Like Thomas, we do not want to face what our disbelief of God's promises does to us, and more importantly, to Him. The resurrected Jesus is still the crucified Christ, but as Thomas learned, the sins that were his own have somehow ended up on Jesus' own body. But, when they are on Christ, instead of festering unto death, they are defeated sin. They are governed sins because Jesus is now their Master, instead of the sins mastering you.
Today, when Jesus comes to you and says reach out your hand and touch my flesh, He does this so that you may see and believe that the sins that once belonged to you really do now belong to him. Jesus comes forgiving. You don’t get to hold on to your sins or the sins committed against you anymore. “It is finished!” is the cry of Christ crucified. Finé. Over. Done. Complete. Absolutely finished, now and forever.
“When you forgive the sins of any, they are forgiven them; when you retain the sins of any, they are retained.” (Jn 20:23). This word is an absolute judgment on all who fight against Him. It’s also an absolute promise that Christ not only wins the war with sin and death but does so for your own good. This little word of forgiveness also defeats Satan, who cannot help but let it stand where God puts it unto the world, though he storms and rages.
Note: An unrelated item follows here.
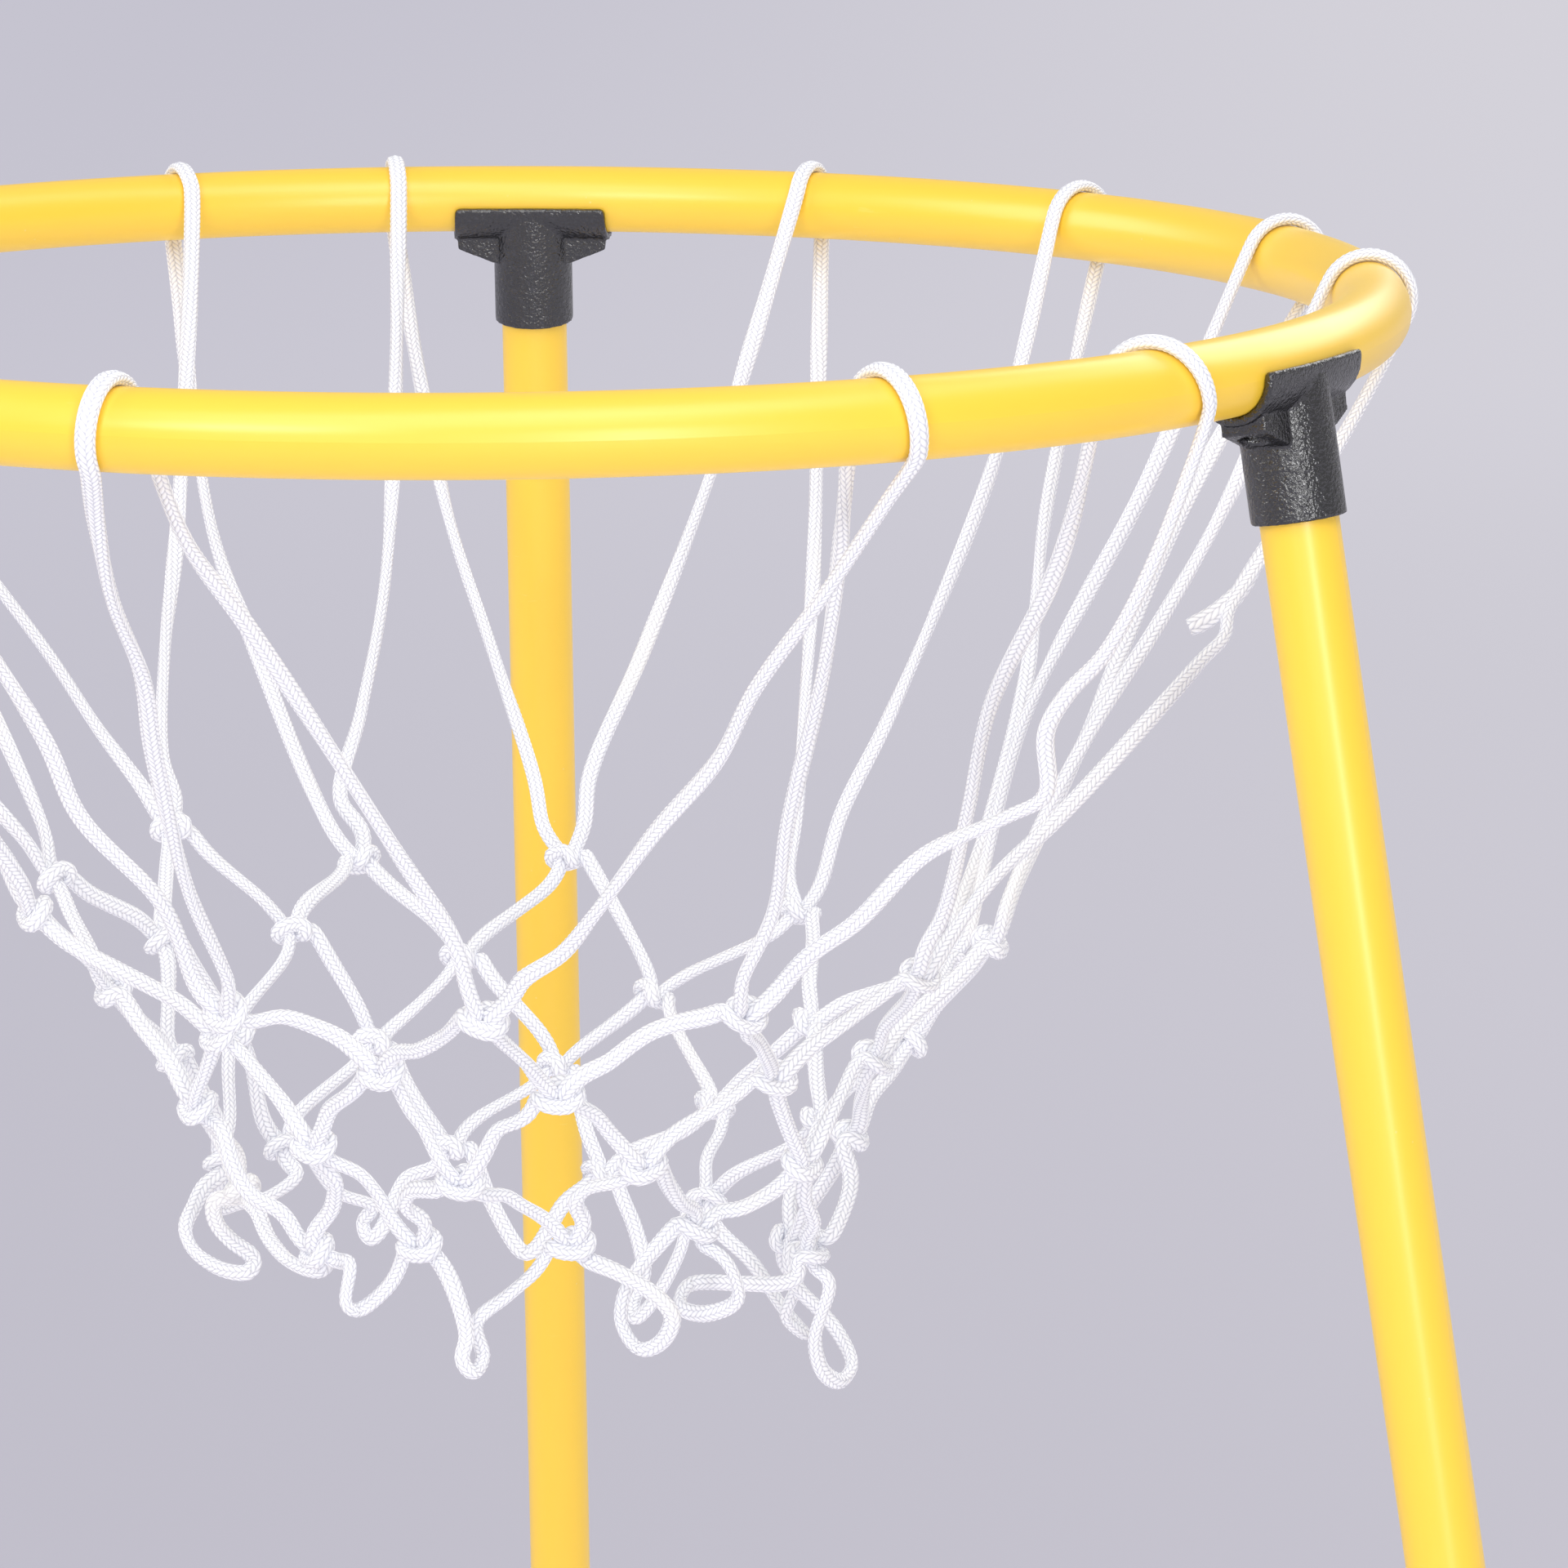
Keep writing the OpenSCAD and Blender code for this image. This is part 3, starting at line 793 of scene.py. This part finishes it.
def nearPairs(points, reach, apart):
    tree = KDTree(len(points))
    for i, p in enumerate(points):
        tree.insert(p, i)
    tree.balance()
    first, second = [], []
    count = len(points)
    for i, p in enumerate(points):
        for _, j, _ in tree.find_range(p, reach):
            if j > i and min(j - i, count - j + i) > apart:
                first.append(i)
                second.append(j)
    return np.array(first), np.array(second)


def knotNearness(points):
    # which knot is nearest to each point, how far it is, and 1 in a knot falling to 0 away from it
    centres = np.array([p for row in knotRows for p in row], float)
    gaps = np.linalg.norm(points[:, None, :] - centres[None, :, :], axis=2)
    distance = gaps.min(1)
    return gaps.argmin(1), distance, np.clip((net["knotReach"] - distance) / net["knotFade"], 0, 1)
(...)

Jesus' victory is conveyed right to your doorstep in the simple pronouncement of the forgiveness of your sin. This is what God does to save you, who rebel and fall under the power of Satan. Everything. God does it all for you. And what do you do in return? Nothing. This is no transaction. This is an exchange. Jesus takes all the awful things you are and have, giving you all He is and has. He gives you everything for life and eternal savation!
So with Thomas and all the saints, you receive God in the flesh. The God who bears your sins in His body. The same body that is given for you to eat today. The same blood given and shed for you for the forgiveness of your sins. The same resurrected body that chases the good confession out of you: “My Master, and my God!”
This is the Word of the Lord that came to me, so that you may believe that Jesus is the Christ, the Son of God, and that by believing, you may have life in His + Name. AMEN.